Greyhound-bus-640x480While one iconic American company is celebrating 100 years of bus transportation, the museum dedicated to its past will be dropping “Greyhound” from its name and honoring instead the man who made the shrine possible.

Greyhound Bus Lines can trace its roots back to Hibbing, when an entrepreneur saw a way to make money bringing northeastern Minnesota iron miners to and from work.

By squeezing as many men as he could into an eight-seat “touring car,” Carl Wickman started a business model that essentially turned into the largest intercity passenger bus company in North America.

Greyhound has received worldwide press for reaching the 100th anniversary of bus transportation, even though that 1914 “bus” wasn’t called a greyhound or even owned by the company. You can read a few stories about Greyhound’s celebrations and company history here, here, and here. And an especially thorough one here.

Hibbing, where bus transportation, if not Greyhound Bus Lines, originated, is mentioned in many of these stories and some even call out the Greyhound Bus Origin Museum, located on the edge of town not far from mining activities that forced residents to pack up and move south (several miles, not South), starting in 1919.

But as Greyhound generates press about its long history, the city of Hibbing will be celebrating the man who almost single-handedly brought the museum dedicated to Greyhound travel into existence.
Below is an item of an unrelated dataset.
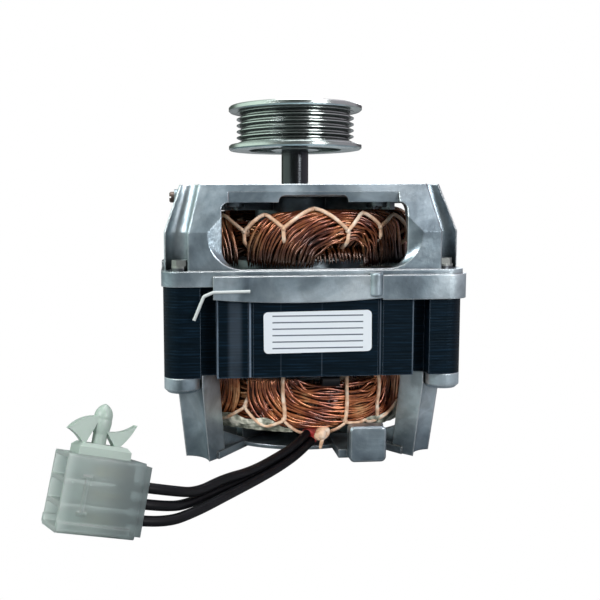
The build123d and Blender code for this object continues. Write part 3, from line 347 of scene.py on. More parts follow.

This summer, coinciding with all-class reunion activities, the “town that moved” is re-dedicating the Greyhound Bus Origin Museum “Gene Nicolelli Bus Origin Museum.”

As the story goes, Mr. Nicolelli discovered a plaque from Greyhound honoring the town as the birthplace of the busing industry. This was sometime in the 1960s, and in the 70s, Nicolelli began pursuing the idea of a ‘bus origin’ museum in earnest.

He was the greatest champion of the cause and after years of badgering politicians – and operating out of the Hibbing Memorial Building – finally received funding for the museum. It opened in 1999 and receives somewhere in the neighborhood of 5,000 visitors each year during its summer operating hours.

One can only imagine the hundreds of hours Nicolelli he put into acquiring the buses, memorabilia and Greyhound ephemera that fill the building and grounds. Or the  many days spent greeting visitors or working on a museum-related project.

It’s fitting that the museum is named after him. As a 16-year city councilor and volunteer for dozens of community nonprofits, Mr. Nicolelli was well-known. The Iron Range Tourism Bureau presented him with a Spirit of Hospitality Hall of Fame award in 2012, just over a year before his death in 2014.

Here’s hoping for a good turnout at the re-dedication, Thursday, July 10. You have to wonder if someone from Greyhound will be there, if not to honor the company’s city of origin, then to acknowledge the man who built a memorial in its name.